### Saved entries
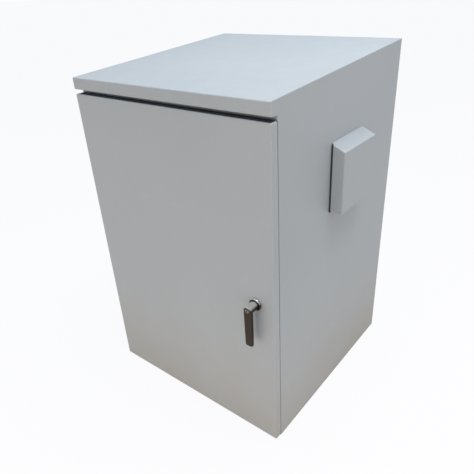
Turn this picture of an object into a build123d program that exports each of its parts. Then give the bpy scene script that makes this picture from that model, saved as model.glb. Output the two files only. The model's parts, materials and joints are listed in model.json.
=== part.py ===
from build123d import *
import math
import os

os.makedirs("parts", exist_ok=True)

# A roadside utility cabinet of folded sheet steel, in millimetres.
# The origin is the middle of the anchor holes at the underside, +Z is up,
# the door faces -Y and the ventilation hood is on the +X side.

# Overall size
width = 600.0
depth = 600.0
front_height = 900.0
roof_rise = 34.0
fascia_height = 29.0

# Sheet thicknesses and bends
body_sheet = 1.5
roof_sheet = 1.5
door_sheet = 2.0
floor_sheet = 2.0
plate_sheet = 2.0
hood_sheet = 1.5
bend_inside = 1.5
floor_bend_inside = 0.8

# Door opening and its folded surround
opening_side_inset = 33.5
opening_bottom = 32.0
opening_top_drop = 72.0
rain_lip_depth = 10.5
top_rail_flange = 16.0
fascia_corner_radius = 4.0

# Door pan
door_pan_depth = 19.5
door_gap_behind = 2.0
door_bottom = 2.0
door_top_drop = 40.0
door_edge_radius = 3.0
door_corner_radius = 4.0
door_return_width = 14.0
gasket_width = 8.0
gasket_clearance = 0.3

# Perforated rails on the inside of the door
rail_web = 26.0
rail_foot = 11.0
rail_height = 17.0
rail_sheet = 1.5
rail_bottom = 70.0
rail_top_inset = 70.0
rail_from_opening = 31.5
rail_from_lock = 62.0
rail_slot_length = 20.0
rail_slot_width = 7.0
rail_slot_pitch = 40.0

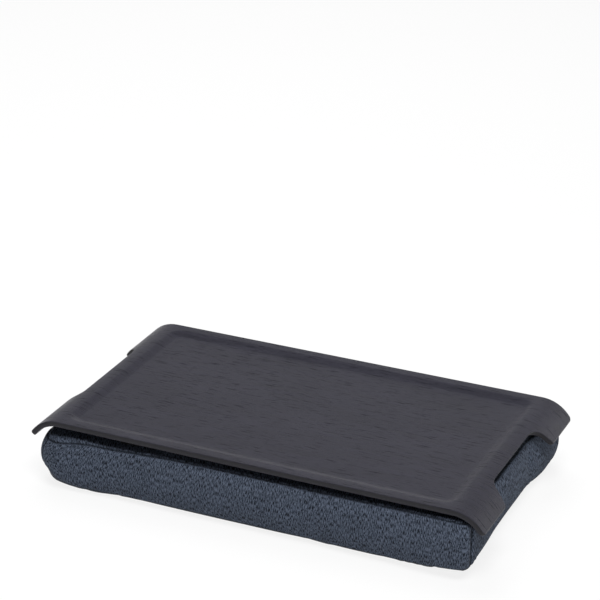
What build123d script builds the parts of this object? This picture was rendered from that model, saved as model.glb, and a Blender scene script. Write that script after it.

### Short problem
Copy exactly the lines from the top of the entries through the line with "floor_bend_inside = 0.8" in it, please, keeping both ends and adding nothing.

### Answer to the problem
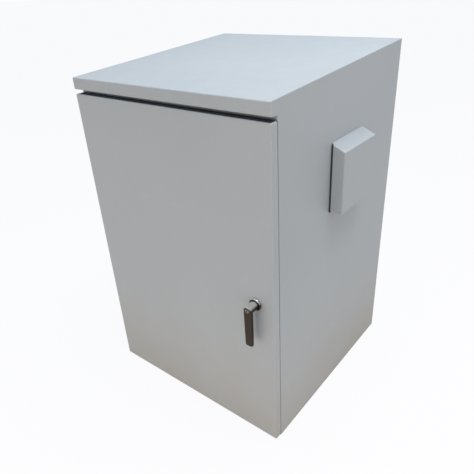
Turn this picture of an object into a build123d program that exports each of its parts. Then give the bpy scene script that makes this picture from that model, saved as model.glb. Output the two files only. The model's parts, materials and joints are listed in model.json.
=== part.py ===
from build123d import *
import math
import os

os.makedirs("parts", exist_ok=True)

# A roadside utility cabinet of folded sheet steel, in millimetres.
# The origin is the middle of the anchor holes at the underside, +Z is up,
# the door faces -Y and the ventilation hood is on the +X side.

# Overall size
width = 600.0
depth = 600.0
front_height = 900.0
roof_rise = 34.0
fascia_height = 29.0

# Sheet thicknesses and bends
body_sheet = 1.5
roof_sheet = 1.5
door_sheet = 2.0
floor_sheet = 2.0
plate_sheet = 2.0
hood_sheet = 1.5
bend_inside = 1.5
floor_bend_inside = 0.8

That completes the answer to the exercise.